2. GG’s (511 East 5th Street, 212-687-3641)
Bobby Hellen channels his Italian-American roots at this dapper East Village pizzeria from ice cream impresario Nick Morgenstern. The Staten Island–raised chef puts a modern spin on New York–style pizza using a classic double-decker oven, which produces crisp-edged crusts bearing a yeasty chew. Round pies run the gamut; the kitchen melds smoked gouda with sunchokes and gives New Haven a run for its money with a three-clam pizza bolstered by mushrooms and garlic confit.
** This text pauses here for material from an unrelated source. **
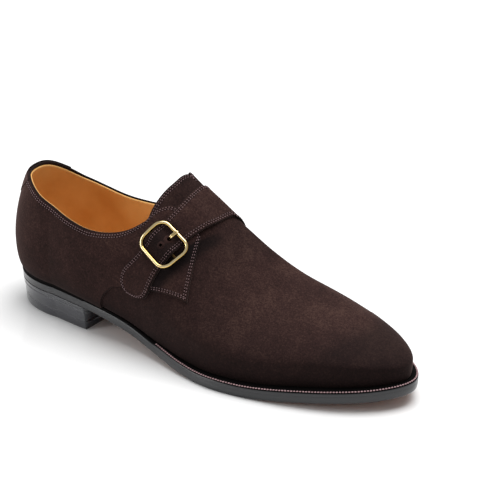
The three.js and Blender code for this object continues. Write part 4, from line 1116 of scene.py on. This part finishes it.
sole_s = np.concatenate([np.linspace(0, 1, 60)[:-1], np.linspace(1, 2, 160)[:-1], np.linspace(2, 3, 80)])
SOLE_EDGE = [(1.2, 0.0), (0.45, 0.12), (0.12, 0.45), (0.0, 1.0), (-0.25, 2.3), (-0.38, -1.4), (-0.4, -0.3),
             (-0.4, -0.1), (-0.4, -0.0001)]
OVER_HEEL = [0.5, 0.3, 0.15, 0.15, 0.1, 0.05, -0.3, -0.3, -0.1]
outsole = slab("outsole_leather", sole_s, SOLE_EDGE,
               lambda at: seat(at) - WELT_THICKNESS, lambda at: seat(at) - BOTTOM,
               [black_edge, tan_tread], inset_step=EDGE_STEP, at_heel=OVER_HEEL)
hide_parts("outsole")

# %% [markdown]
# ## The heel
#
# The heel is built up from layers of leather, blacked and polished, on a rubber lift. Both are plates like
# the outsole that end at the heel's front.

# %% The stacked heel
heel_stations = np.concatenate([np.linspace(0, 1, 60)[:-1], np.linspace(1, float(share(HEEL_LENGTH / LENGTH)), 40)])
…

Hellen, an avid Mets fan, honors his home team and former player Ron Darling with two yeasty tributes. Like the rest of the doughy rounds, they’re perfect for dipping into the gratis ramekins of house-made ricotta with moats of olive oil. Squares (sans the free ricotta dip) include the textbook “grandma” pizza and a carnivore-friendly eggplant parmigiana pie studded with ‘nduja.

1. Bruno Pizza (204 East 13th Street, 212-598-3080)
Justin Slojkowski and Dave Gulino opened their stark, modern pie parlor and New American restaurant to much buzz, having garnered acclaim for their wild ingredient pairings and obsessively seasonal approach to cooking. At Bruno, the duo mills the 00 flour for their pizza from local red spring wheat, which gives the resulting buoyant crust a dark, yeasty savor and nuttiness. Toppings are appropriately aggressive in turn, with combinations like salty country ham and peaches and lamb coppa riding waves of béchamel and sheep’s-milk cheese. Nightly pie specials (available via request) yield improvised recipes, the airy rounds blank canvases for, among other things, corn kernels and floral, earthy New Mexican Hatch chiles. Lumbar support might be in short supply in the dining room, but we’d hang from the ceiling using only our nipple rings (or hell, stand) if that’s what it took to get our hands on a unique product that, frankly, warrants the hype.